We are moving down in cap.

You don't have to go far midcap or been $100 billion market cap nowadays feels more like midcap because these trillion dollar companies, but we're looking for cheaper options a little bit down a cap.

We're still avoiding small, but there's valuation opportunities.

You just don't have to go far to find them.

Even when you look at the valuations and some of these uh trillion dollar tech giants and apple over three trillion on video, close to three trillion.

Can the argument be made given how much potential they have in in free cash flow and earnings over the next decade, these stocks still might be very cheap.

Yeah, they're gonna grow into it, you know, over time and the, the A I uh you know, narrative we think actually is, is the one that is going to be a powerful force for the economy, the US economy just can't grow through government uh fiscal stimulus forever.

We can't just, you know, provide more and more stimulus.

And the FED also is relatively restrictive, but it's gonna be hard for the economy to grow without such a great support.
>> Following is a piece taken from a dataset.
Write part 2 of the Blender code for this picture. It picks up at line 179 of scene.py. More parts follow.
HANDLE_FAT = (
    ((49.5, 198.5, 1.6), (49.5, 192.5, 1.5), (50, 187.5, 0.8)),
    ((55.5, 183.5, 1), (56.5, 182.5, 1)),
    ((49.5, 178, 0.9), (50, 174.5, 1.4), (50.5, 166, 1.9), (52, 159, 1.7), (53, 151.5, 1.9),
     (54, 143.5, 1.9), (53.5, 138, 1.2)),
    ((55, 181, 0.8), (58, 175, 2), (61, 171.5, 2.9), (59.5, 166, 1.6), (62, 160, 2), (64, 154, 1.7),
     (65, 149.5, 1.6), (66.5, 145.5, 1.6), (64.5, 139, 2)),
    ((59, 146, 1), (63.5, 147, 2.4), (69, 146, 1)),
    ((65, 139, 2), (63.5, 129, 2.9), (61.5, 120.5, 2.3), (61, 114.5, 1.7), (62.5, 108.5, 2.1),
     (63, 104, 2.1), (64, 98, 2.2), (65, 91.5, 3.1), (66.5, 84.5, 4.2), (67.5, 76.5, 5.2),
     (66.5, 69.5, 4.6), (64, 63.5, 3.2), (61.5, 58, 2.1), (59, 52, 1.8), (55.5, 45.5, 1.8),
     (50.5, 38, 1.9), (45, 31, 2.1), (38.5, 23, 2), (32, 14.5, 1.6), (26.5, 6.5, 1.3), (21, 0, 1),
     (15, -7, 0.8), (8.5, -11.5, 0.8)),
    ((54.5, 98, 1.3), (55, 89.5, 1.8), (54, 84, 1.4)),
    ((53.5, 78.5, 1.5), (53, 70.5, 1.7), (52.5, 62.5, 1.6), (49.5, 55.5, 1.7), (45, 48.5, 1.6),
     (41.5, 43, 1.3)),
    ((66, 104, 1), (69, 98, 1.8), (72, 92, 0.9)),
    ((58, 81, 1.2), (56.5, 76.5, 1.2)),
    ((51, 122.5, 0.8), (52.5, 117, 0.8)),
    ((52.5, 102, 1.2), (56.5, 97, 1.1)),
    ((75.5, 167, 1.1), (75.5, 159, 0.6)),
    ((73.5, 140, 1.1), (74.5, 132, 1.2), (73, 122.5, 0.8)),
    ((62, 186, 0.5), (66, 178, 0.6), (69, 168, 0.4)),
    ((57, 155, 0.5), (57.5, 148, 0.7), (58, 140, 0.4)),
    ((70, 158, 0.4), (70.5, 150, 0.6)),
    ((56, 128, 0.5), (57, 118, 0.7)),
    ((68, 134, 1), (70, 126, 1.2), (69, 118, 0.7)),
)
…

And we, I think productivity is gonna be the key engine of growth.

So how, what is productivity?

It's basically GDP divided by number of hours worked of employees.

Well, A I helps people work less.

It's all about getting more done with less work.

And we think A I is gonna be a huge part of that as a secular theme.

We believe the earn the best earnings engine in the world is technology.

We've been overweight that for the last five years, we are still overweight it as we go throughout the course of 2024.